Entries supplied:
########

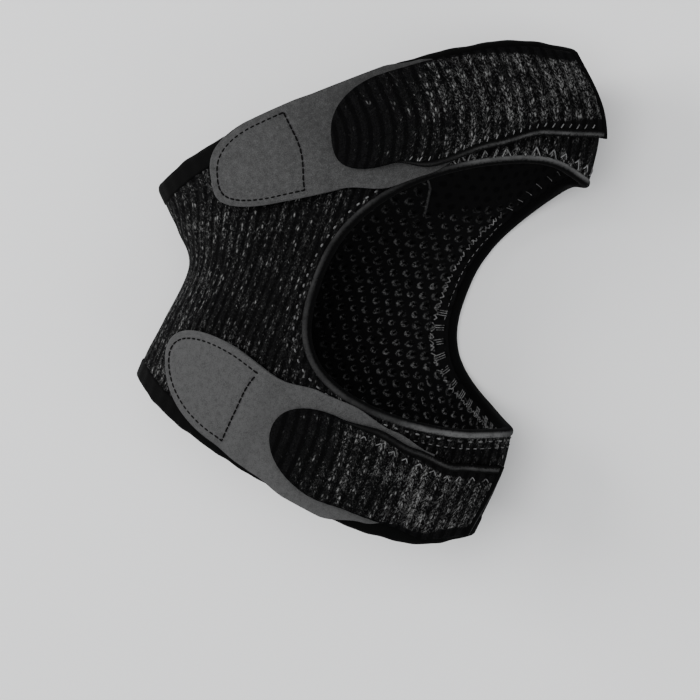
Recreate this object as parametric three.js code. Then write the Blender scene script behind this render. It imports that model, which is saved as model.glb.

########

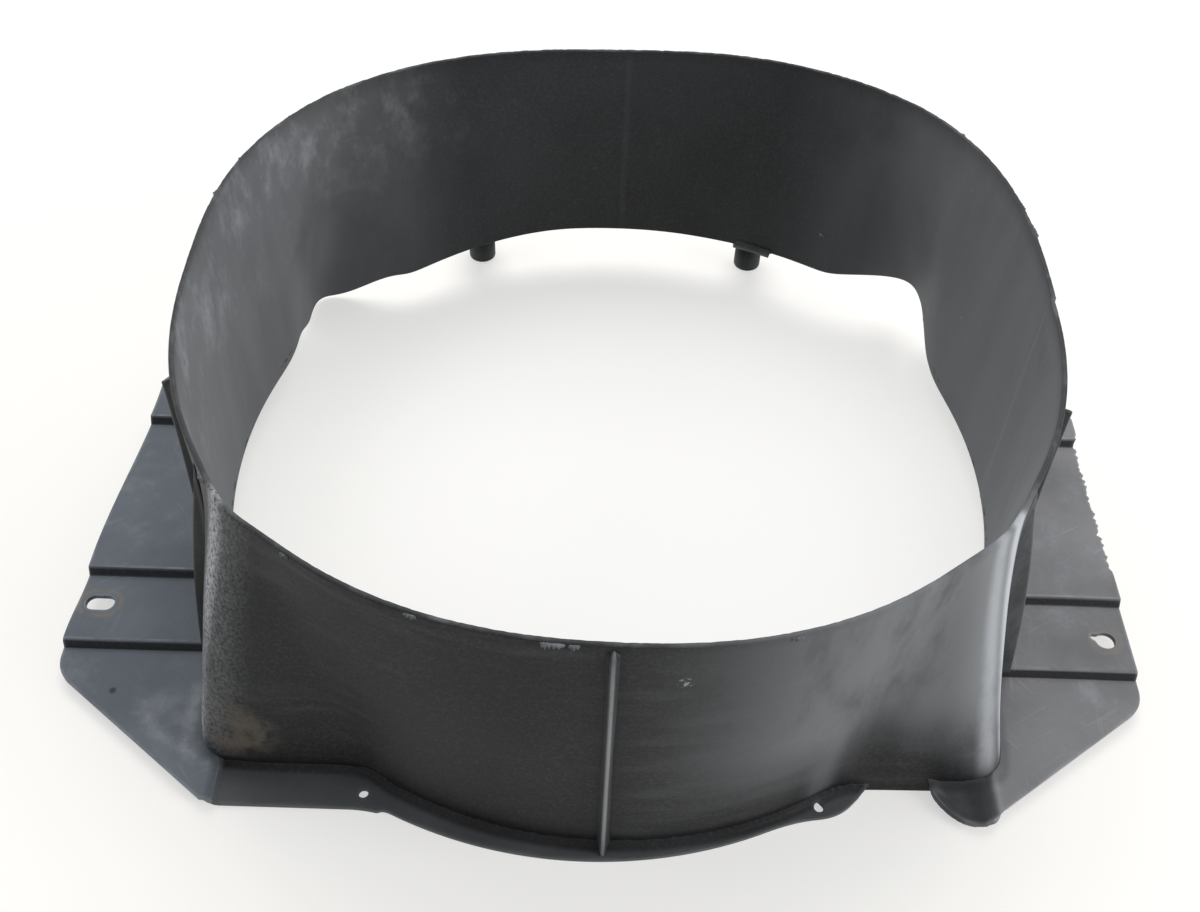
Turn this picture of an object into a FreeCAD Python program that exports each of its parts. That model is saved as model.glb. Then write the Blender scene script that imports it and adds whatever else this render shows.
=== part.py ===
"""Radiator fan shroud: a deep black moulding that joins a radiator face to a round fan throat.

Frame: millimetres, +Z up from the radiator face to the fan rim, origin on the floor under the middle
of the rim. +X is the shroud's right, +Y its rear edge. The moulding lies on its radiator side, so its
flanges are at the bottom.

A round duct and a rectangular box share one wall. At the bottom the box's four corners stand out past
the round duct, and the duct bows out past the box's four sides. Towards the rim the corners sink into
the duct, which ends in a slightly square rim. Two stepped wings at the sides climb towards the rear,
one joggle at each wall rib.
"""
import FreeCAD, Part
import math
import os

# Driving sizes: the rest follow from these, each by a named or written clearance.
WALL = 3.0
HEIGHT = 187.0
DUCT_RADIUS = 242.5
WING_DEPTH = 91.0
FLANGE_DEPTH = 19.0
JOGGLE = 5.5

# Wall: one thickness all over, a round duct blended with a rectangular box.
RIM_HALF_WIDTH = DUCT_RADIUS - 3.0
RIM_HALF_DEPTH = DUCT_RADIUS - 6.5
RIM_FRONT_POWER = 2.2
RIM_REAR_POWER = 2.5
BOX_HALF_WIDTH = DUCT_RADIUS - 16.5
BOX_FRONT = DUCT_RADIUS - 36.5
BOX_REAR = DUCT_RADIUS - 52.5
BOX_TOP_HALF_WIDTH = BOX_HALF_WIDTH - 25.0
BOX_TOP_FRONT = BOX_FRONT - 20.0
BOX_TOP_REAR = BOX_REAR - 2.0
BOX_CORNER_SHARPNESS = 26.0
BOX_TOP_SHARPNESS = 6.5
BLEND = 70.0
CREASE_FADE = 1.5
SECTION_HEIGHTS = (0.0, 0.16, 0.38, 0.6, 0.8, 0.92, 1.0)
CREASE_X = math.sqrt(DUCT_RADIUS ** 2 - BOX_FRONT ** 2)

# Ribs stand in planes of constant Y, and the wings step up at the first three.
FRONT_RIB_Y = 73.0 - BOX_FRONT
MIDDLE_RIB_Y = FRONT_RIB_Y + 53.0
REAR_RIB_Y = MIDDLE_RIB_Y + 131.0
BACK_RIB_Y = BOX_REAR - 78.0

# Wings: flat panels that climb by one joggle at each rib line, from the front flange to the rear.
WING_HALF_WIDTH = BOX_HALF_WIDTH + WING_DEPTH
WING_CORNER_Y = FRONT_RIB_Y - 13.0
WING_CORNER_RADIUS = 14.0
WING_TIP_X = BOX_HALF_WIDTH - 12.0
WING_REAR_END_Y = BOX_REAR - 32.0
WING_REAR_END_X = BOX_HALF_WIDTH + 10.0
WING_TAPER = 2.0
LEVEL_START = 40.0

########

Exercise task:
Write out every line of the listing that holds the word "which".

Solved exercise:
Recreate this object as parametric three.js code. Then write the Blender scene script behind this render. It imports that model, which is saved as model.glb.
the duct, which ends in a slightly square rim. Two stepped wings at the sides climb towards the rear,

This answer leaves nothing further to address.